A similar scenario is playing out in another area, the Hebron Hills region of the Southern West Bank. Here too, a military order has turned the area where Palestinians have lived since Ottoman times into “Firing Zone 918.” The demolition of eight villages has already been ordered. On August 7, the occupation forces conducted a raid of intimidation in one of these villages, Khirbet Jenbah. Two helicopters landed in the village without warning, and proceeded to ferry in soldiers and supplies for a command center. From that spot, masked soldiers entered the village, searching the cave dwellings, taking photos. This was the third such operation in the area.

On Wednesday, 8 August, a delegation of European Union heads of mission in Jerusalem and Ramallah visited the area of the South Hebron Hills. Accompanied by Palestinian Authority Prime Minister, Salam Fayyad, the group said that the transfer of up to 1800 people from their own lands, while under occupation, was a violation of international law.

In both the Jordan Valley and the Hebron Hills, the official actions of the army are aided by the unofficial methods of settlers. Several times in recent years, members of the Massu’a settlement in the Jordan Valley have grabbed lands of the village of Abu Al Ajaj. The confiscation of land for supposedly military purposes is often a means to simply channel it to the growing settlements. The settlement of Ro’I in the owners.

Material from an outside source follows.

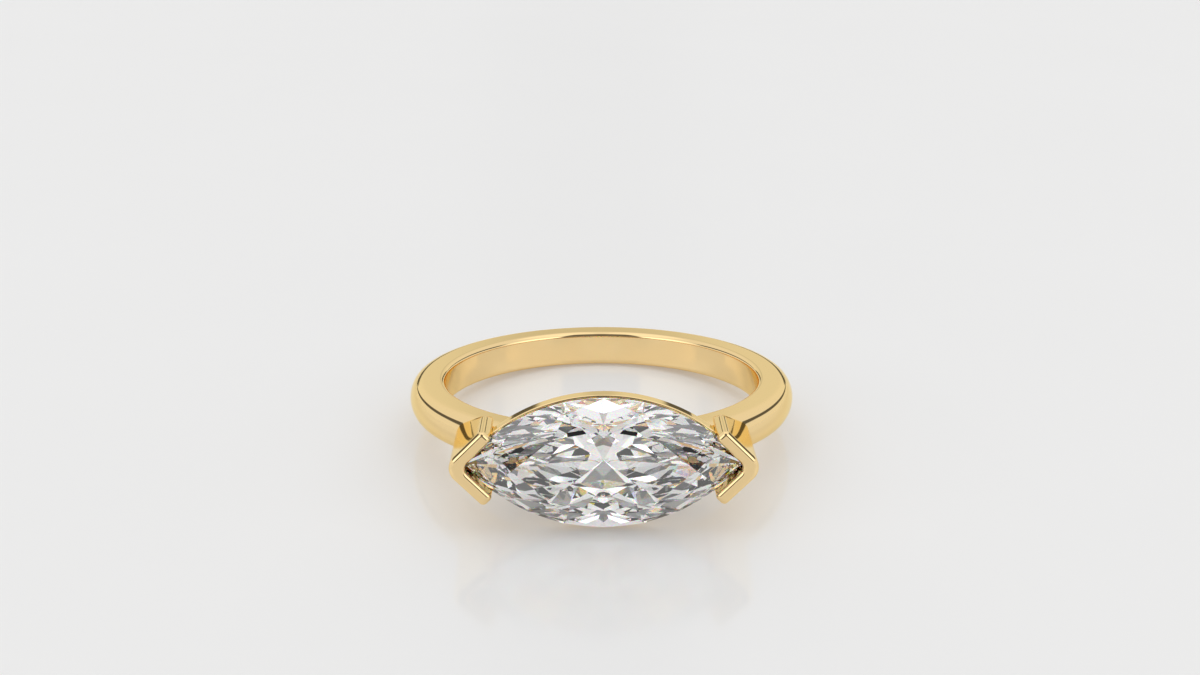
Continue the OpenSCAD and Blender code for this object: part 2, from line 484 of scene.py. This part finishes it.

The settlers of the South Hebron Hills have been gradually confiscating the lands of the Palestinian village of Susya. On 23-24 July, Israelis from the settlement of the same name, Susya, invaded lands of the Haddar family, fencing it in and thus preventing its owners from accessing it. When occupation police finally responded to the Palestinian complaints, and declared the construction illegal, the settlers entered the Palestinian village to attack the inhabitants. As in the past, as Amira Hass has reported in Haaretz, the army has not removed the settlers as they continue to convert the privately-owned land of their Palestinian neighbors into their own farmland.

Israel has always used the continual development of the settlements to create facts on the ground that will prevent the use of lands in area C for a future Palestinian State. But the presence of settlements is only one side of this strategy. The absence of Palestinians is the other.